At an isolated mountain hot spring, with snow blanketing every surface, Shimamura, a wealthy dilettante meets Komako, a lowly geisha. She gives herself to him fully and without remorse, despite knowing that their passion cannot last and that the affair can have only one outcome. In chronicling the course of this doomed romance, Kawabata has created a story for the ages, a stunning novel dense in implication and exalting in its sadness. 

Yasunari Kawabata

Kawabata Yasunari, (born June 11, 1899, Ōsaka, Japan—died April 16, 1972, Zushi), Japanese novelist who won the Nobel Prize for Literature in 1968. His melancholic lyricism echoes an ancient Japanese literary tradition in the modern idiom.

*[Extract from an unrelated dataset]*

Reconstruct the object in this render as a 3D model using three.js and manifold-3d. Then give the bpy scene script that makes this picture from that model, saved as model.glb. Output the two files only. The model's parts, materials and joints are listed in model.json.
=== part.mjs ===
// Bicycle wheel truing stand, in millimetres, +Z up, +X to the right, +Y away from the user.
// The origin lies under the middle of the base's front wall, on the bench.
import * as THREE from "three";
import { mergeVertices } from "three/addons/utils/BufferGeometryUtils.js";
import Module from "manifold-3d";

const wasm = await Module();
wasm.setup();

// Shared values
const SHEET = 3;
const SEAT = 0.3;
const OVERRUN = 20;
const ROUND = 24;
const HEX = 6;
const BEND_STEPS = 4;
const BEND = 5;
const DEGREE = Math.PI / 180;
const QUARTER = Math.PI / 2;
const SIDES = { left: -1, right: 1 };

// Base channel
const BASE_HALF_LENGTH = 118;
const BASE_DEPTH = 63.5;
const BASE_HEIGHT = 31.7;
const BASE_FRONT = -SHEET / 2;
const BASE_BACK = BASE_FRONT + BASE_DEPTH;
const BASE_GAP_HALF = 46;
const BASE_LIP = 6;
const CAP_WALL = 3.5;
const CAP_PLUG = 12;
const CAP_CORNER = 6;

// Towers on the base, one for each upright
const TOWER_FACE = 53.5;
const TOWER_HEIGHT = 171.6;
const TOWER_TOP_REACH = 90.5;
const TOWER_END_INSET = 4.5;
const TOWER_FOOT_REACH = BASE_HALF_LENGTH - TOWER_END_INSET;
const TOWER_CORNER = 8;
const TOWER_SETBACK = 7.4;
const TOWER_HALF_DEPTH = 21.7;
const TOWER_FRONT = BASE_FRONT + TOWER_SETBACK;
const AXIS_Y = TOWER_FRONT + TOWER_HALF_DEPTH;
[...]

The sense of loneliness and preoccupation with death that permeates much of Kawabata’s mature writing possibly derives from the loneliness of his childhood (he was orphaned early and lost all near relatives while still in his youth). He graduated from Tokyo Imperial University in 1924 and made his entrance into the literary world with the semiautobiographical Izu no odoriko (1926; The Izu Dancer). It appeared in the journal Bungei jidai (“The Artistic Age”), which he founded with the writer Yokomitsu Riichi; this journal became the organ of the Neosensualist group with which Kawabata was early associated.

Snow Country - Yasunari Kawabata

This school is said to have derived much of its aesthetic from European literary currents such as Dadaism and Expressionism. Their influence on Kawabata’s novels may be seen in the abrupt transitions between separate brief, lyrical episodes; in imagery that is frequently startling in its mixture of incongruous impressions; and in his juxtaposition of the beautiful and the ugly. These same qualities, however, are present in Japanese prose of the 17th century and in the renga (linked verse) of the 15th century. It is to the latter that Kawabata’s fiction seemed to draw nearer in later years.

There is a seeming formlessness about much of Kawabata’s writing that is reminiscent of the fluid composition of renga. His best-known novel, Yukiguni (1948; Snow Country), the story of a forlorn country geisha, was begun in 1935. After several different endings were discarded, it was completed 12 years later, although the final version did not appear until 1948. Sembazuru (Thousand Cranes), a series of episodes centred on the tea ceremony, was begun in 1949 and never completed. These and Yama no oto (1949–54; The Sound of the Mountain) are considered to be his best novels. The later book focuses on the comfort an old man who cannot chide his own children gets from his daughter-in-law.

When Kawabata accepted the Nobel Prize, he said that in his work he tried to beautify death and to seek harmony among man, nature, and emptiness. He committed suicide after the death of his friend Mishima Yukio.